At the error rate of 0.1% (our SLO), 0.14% of the budget is consumed during 1 hour.
Not really worth to wake up someone over it.
Another issue is that the alert will be active for almost an hour. (we will revisit this a bit later)
To improve on this, instead of the 0.14% budget burn in an hour, the alert should have a higher threshold and aim at a 2% burn. We need to multiply our threshold with some number to reach this new target.
Dividing the target value with the current one gives us the multiplier:
2%/0.14% = 14.3
This magic multiplier is actually the burn rate (or “tilting of the green line to the left” as we defined it a couple of lines above).
Simulating an alert
Here’s the scenario:
- 10 requests per 5 minutes is our traffic (constant)
- 10% error rate for 10 minutes (1 request out of 10 will fail)
- A snapshot of the state is taken every 5 minutes (
scrape_intervalin Prometheus terms). In the real world, you will probably have snapshots every 30 seconds or every minute. We’re using 5 minutes here for easier calculation, and to be able to draw square error rate lines, instead of sloping ones.
An error rate of 10% in 2 subsequent snapshots (0m-5m, 5m-10m) is enough to trigger the alert.
What immediately stands out here is the long running alert. It will be active for 55 minutes, even tough we’re not constantly in an erronous state.
http_error_rate[1h] metric considers the samples in the last 1 hour, and this time window is shifted with each snapshot. The snapshots are happening at the markers on the animation, every 5 minutes (remember, this is how the scenario was defined).
As long as both erronous snapshots are inside the window, the alert will be active. When one of them leaves, the error rate drops to 0.8% (as per the calculation above) and the alert stops. This is why the alert is firing for 55 minutes instead of 1 hour. In a more realistic scenario, with a 30s second snapshot interval, it will be active for 1 hour.
One way to combat the long running alert is to introduce another, shorter time window. It will make sure to end the alert, not long after the error rate goes back to normal. A 5 minute time window with the same error rate as before does just that.
A single bad request out of 10 is plenty to trigger the first, 5 minute condition. The condition with the 1 hour window sets off after the second subsequent snapshot with an elevated error rate, as it needs 2 erronous requests out of 120 to surpass the threshold, as we saw in the previous section.
Both conditions have the same threshold of 1.4% (0.1% * 14.4); the difference is that the 5 minute one takes 10 samples into consideration, and the 1 hour one takes 120 samples. A bad request has naturally a bigger impact on the smaller sample size than on the bigger one - 1 in 10 vs. 1 in 120. The smaller window is more jittery, where the longer one is slugish, but as they meet at the middle, the result is almost the best of both worlds: we have reasonable sensitivity and decent reset time (i.e the alert stops when the coast is clear).

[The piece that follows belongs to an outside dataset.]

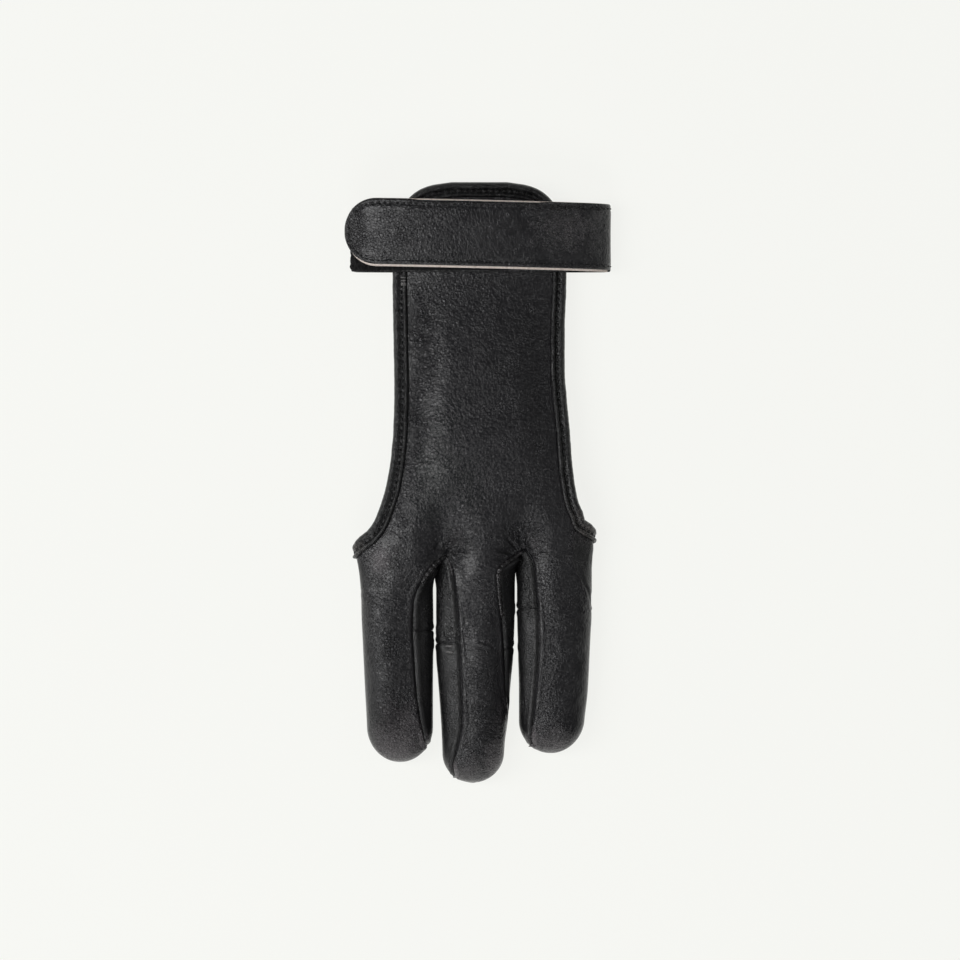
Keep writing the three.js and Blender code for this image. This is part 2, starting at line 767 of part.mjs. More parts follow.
function handNormal(y, angle) {
  const around = handPoint(y, angle + 2).sub(handPoint(y, angle - 2));
  const along = handPoint(y + 0.3, angle).sub(handPoint(y - 0.3, angle));
  return along.cross(around).normalize();
}

// The place on the hand's form that lies nearest to a point
function placeNear(target, y, angle) {
  const place = { y, angle };
  for (let pass = 0; pass < 6; pass++) {
    const here = handPoint(place.y, place.angle);
    const along = handPoint(place.y + 0.1, place.angle).sub(here).multiplyScalar(10);
    const around = handPoint(place.y, place.angle + 0.5).sub(here).multiplyScalar(2);
    const away = target.clone().sub(here);
    const [aa, ab, bb] = [along.dot(along), along.dot(around), around.dot(around)];
    const [ta, tb] = [along.dot(away), around.dot(away)];
    const scale = 1 / (aa * bb - ab * ab);
    place.y += (ta * bb - tb * ab) * scale;
    place.angle += (tb * aa - ta * ab) * scale;
  }
  return place;
}

// A ring of the binding, which is folded round the edge and follows the leather on both faces
function bindingRing({ y, angle, legs }, tangent) {
  const edge = handPoint(y, angle);
  const up = handNormal(y, angle);
  const away = tangent.clone().cross(up).normalize().negate();
  const beside = (reach) => {
    const place = placeNear(edge.clone().addScaledVector(away, -reach * legs), y, angle);
    return { point: handPoint(place.y, place.angle), up: handNormal(place.y, place.angle) };
  };
  const atEdge = { point: edge, up };
  const [topMiddle, topEnd] = [beside(bindingTopLeg / 2), beside(bindingTopLeg)];
  const [underMiddle, underEnd] = [beside(bindingUnderLeg / 2), beside(bindingUnderLeg)];
  const corner = (base, across, height) => {
    return base.point.clone().addScaledVector(away, across).addScaledVector(base.up, height);
  };
  const over = bindingSpace + bindingLeather;
  const under = -leather - bindingSpace;
  return [
    corner(topEnd, 0, over),
    corner(topMiddle, 0, over),
    corner(atEdge, 0.1, over),
    corner(atEdge, 0.8, over - 0.5),
    corner(atEdge, bindingReach, -leather / 2),
    corner(atEdge, 0.8, under - bindingLeather + 0.5),
    corner(atEdge, 0.1, under - bindingLeather),
    corner(underMiddle, 0, under - bindingLeather),
    corner(underEnd, 0, under - bindingLeather),
    corner(underEnd, 0, under),
    corner(underMiddle, 0, under),
    corner(atEdge, bindingSpace, under),
    corner(atEdge, bindingSpace, bindingSpace),
    corner(topMiddle, 0, bindingSpace),
    corner(topEnd, 0, bindingSpace),
  ];
}

function bindingGeometry() {
  const edge = openingEdge();
  const points = edge.map(({ y, angle }) => handPoint(y, angle));
  const rings = edge.map((place, i) => {
    const before = points[(i + points.length - 1) % points.length];
    const after = points[(i + 1) % points.length];
    return bindingRing(place, after.clone().sub(before));
  });
  const width = rings[0].length;
  const triangles = [];
  for (let i = 0; i < rings.length; i++) {
    const next = (i + 1) % rings.length;
    for (let j = 0; j < width; j++) {
      const side = (j + 1) % width;
      const [a, b, c, d] = [i * width + j, next * width + j, next * width + side, i * width + side];
      triangles.push([a, b, c], [a, c, d]);
    }
  }
  return geometryOf(rings.flat(), triangles);
}

// The strap's outer face in plan of X and Z: the inner run, the run under the wrist, and the flap
const strapLoop = () => ({
  middle: (strap.leftFold + strap.rightFold) / 2,
  half: (strap.rightFold - strap.leftFold) / 2,
  waist: strap.foldHeight,
  top: innerTop,
  bottom: 0,
});

function strapPath() {
  const loop = strapLoop();
  const flap = {
    ...loop,
    middle: (strap.flapSpread + strap.rightFold) / 2,
    half: (strap.rightFold - strap.flapSpread) / 2,
    top: flapTop,
  };
  const start = angleAtX(loop, strap.startPlace);
  const end = angleAtX(flap, strap.flapEnd);
  const innerShares = [0, 0.08, 0.18, 0.28, 0.38, 0.48, 0.58, 0.67, 0.76, 0.85, 0.92, 0.97, 1];
  const endShares = [0.82, 0.88, 0.93, 0.96, 0.982, 0.994, 1];
  const overShares = [0, 0.03, 0.08, 0.15, 0.26, 0.4, 0.54, 0.68, 0.77, ...endShares];
  const inner = innerShares.map((share) => ({ section: loop, angle: mix(start, 180, share) }));
  const under = [188, 197, 208, 222, 240, 262].map((angle) => ({ section: loop, angle }));
  const rise = [282, 302, 320, 336, 348, 356].map((angle) => ({ section: flap, angle }));
  const over = overShares.map((share) => ({ section: flap, angle: mix(360, 360 + end, share) }));
  return [...inner, ...under, ...rise, ...over].map(({ section, angle }) => {
    const { x, z } = onSection(section, angle);
    const flapped = angle > 360 ? (strap.rightFold - x) / (strap.rightFold - strap.flapEnd) : 0;
    return { x, z: z < strap.flat ? 0 : z, place: strapPlace + strap.flapRise * flapped };
  });
}

// Half the strap's width at a distance from its rounded end
function strapHalf(fromEnd) {
  const radius = strap.width / 2;
  const into = Math.min(radius, Math.max(fromEnd, 0.12));
  return Math.sqrt(radius * radius - (radius - into) ** 2);
}

// A layer that follows a path in X and Z: depth is below the path, half the half width at each point
function layerGeometry(path, { depth, thickness, half, frontSetIn }) {
  const normals = path.map((_, i) => {
    const before = path[Math.max(0, i - 1)];
    const after = path[Math.min(path.length - 1, i + 1)];
    return new THREE.Vector3(after.z - before.z, 0, before.x - after.x).normalize();
  });
  const columns = [-1, -1 / 3, 1 / 3, 1];
  const level = (down) => {
    return path.flatMap((point, i) => {
      return columns.map((share) => {
        const setIn = share === -1 ? frontSetIn * Math.min(1, (2 * half[i]) / strap.width) : 0;
        const place = new THREE.Vector3(point.x, point.place + share * half[i] + setIn, point.z);
        return place.addScaledVector(normals[i], -down);
      });
    });
  };
  const width = columns.length;
  const count = path.length * width;
  const triangles = [];
  for (let i = 0; i + 1 < path.length; i++) {
    for (let j = 0; j + 1 < width; j++) {
      const [a, b, c, d] = [i * width + j, (i + 1) * width + j, (i + 1) * width + j + 1, i * width + j + 1];
      triangles.push([a, c, b], [a, d, c]);
      triangles.push([a + count, b + count, c + count], [a + count, c + count, d + count]);
    }
  }
  const rows = path.map((_, i) => i * width);
  const last = rows.at(-1);
  const rim = [...rows, last + 1, last + 2, ...rows.map((row) => row + width - 1).reverse(), 2, 1];
  rim.forEach((a, i) => {
    const b = rim[(i + 1) % rim.length];
    triangles.push([a, b, b + count], [a, b + count, a + count]);
  });
  return geometryOf([...level(depth), ...level(depth + thickness)], triangles);
}

// One layer of the strap, from its depth below the outer face
function strapLayer(depth, thickness, frontSetIn) {
  const path = strapPath();
  const step = (i) => Math.hypot(path[i].x - path[i - 1].x, path[i].z - path[i - 1].z);
  const fromEnd = path.map(() => 0);
  for (let i = path.length - 1; i > 0; i--) fromEnd[i - 1] = fromEnd[i] + step(i);
  return layerGeometry(path, { depth, thickness, half: fromEnd.map(strapHalf), frontSetIn });
}

// The fastener lies on the inner run, under the flap
function tapeGeometry() {
  const loop = strapLoop();
  const places = [0, 0.12, 0.25, 0.38, 0.5, 0.62, 0.74, 0.85, 0.93, 1];
  const path = places.map((share) => {
    const angle = angleAtX(loop, mix(tape.right, tape.left, share));
    return { ...onSection(loop, angle), place: strapPlace };
  });
  const half = path.map(() => strap.width / 2 - tape.setIn);
  const depth = -seamGap - tape.thickness;
  return layerGeometry(path, { depth, thickness: tape.thickness, half, frontSetIn: 0 });
}

const materials = {
  leather: new THREE.MeshStandardMaterial({ color: 0x29292b, roughness: 0.5, metalness: 0 }),
  binding: new THREE.MeshStandardMaterial({ color: 0x232324, roughness: 0.55, metalness: 0 }),
  backing: new THREE.MeshStandardMaterial({ color: 0x3a3634, roughness: 0.8, metalness: 0 }),
  tape: new THREE.MeshStandardMaterial({ color: 0x161617, roughness: 0.95, metalness: 0 }),
};

const group = new THREE.Group();
function addPiece(name, geometry, material) {
  const mesh = new THREE.Mesh(geometry, material);
  mesh.name = name;
  group.add(mesh);
}

addPiece("back_leather", thicken(backSurface(), leather), materials.leather);
addPiece("palm_leather", thicken(palmSurface(), leather), materials.leather);
for (const [name, finger] of Object.entries(fingers)) {
  addPiece(`${name}_tip_pad`, thicken(padSurface(finger), leather), materials.leather);
}
addPiece("opening_binding", bindingGeometry(), materials.binding);
addPiece("wrist_strap", strapLayer(0, strap.outer, strap.rawEdge), materials.leather);
addPiece("strap_backing", strapLayer(strap.outer + seamGap, strap.backing, 0), materials.backing);
addPiece("fastener_tape", tapeGeometry(), materials.tape);

// Stands the glove on the floor, over the origin
const bounds = new THREE.Box3().setFromObject(group);
const centre = bounds.getCenter(new THREE.Vector3());
for (const mesh of group.children) mesh.geometry.translate(-centre.x, -centre.y, -bounds.min.z);

export default group;
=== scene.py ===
"""A three-finger archery glove of black leather, lying palm down with its strap closed.

Shapes are worked out in millimetres, from the crotch line where the fingers part: +X to the right,
+Y to the wrist, +Z up. They are moved into the frame when each piece is made.
"""

import math
from collections import namedtuple

import bpy
import numpy as np
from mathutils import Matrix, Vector


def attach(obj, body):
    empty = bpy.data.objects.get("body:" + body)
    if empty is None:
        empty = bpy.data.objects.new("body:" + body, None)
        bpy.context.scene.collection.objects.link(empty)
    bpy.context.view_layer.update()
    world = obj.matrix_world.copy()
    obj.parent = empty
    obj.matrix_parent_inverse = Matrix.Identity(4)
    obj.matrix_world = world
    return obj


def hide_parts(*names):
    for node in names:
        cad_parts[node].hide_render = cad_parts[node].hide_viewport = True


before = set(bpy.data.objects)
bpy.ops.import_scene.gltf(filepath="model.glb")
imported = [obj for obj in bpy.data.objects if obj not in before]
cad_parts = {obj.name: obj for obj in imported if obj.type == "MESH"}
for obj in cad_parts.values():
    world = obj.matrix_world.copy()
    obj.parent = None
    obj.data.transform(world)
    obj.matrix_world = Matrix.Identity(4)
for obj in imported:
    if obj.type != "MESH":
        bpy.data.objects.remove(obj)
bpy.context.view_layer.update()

# The drawing's place in the frame
DRAWING_CENTRE = np.array([0.75, 26.36, 0.0])

# Height at which leather that rests on the floor is pressed flat
ON_FLOOR = 0.02

# Leather and clearances
LEATHER = 1.2
SEAM_SPACE = 0.07
CROSS_SEAM_SPACE = 0.1

# How far the binding reaches over the leather at the palm rim, against elsewhere
PALM_LEGS = 0.62

# Hand
HAND_LENGTH = 133.2
WAIST_WIDTH = 59.0
TAB_END_WIDTH = 20.0
KNUCKLE_HEIGHT = 18.0
VALLEY_DEPTH = 4.2
VALLEY_WIDTH = 7.0
HAND_BLEND = 24.0
PANEL_MIDDLE = 1.4
FINGER_HEIGHT = 15.0
TIP_HEIGHT = 4.6
SIDE_SEAM = -35.0
TOP_POWER = 2.25
BOTTOM_POWER = 3.2
WALL_FADE = 7.0
CROTCH_INSET = 0.02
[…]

The alert is active only when the snapshots with a high error rate are in both time windows - in our case this is true for 10 minutes.
With the addition of the shorter time window, we made sure that alert is matching reality more closely, i.e. it reacts only when there’s an ongoing issue.
These were the basics, the next level would be multi-level, multi-burn rate alert which are a bit out of the scope of this post, so refer to the Google SLO alerting documentation for more details.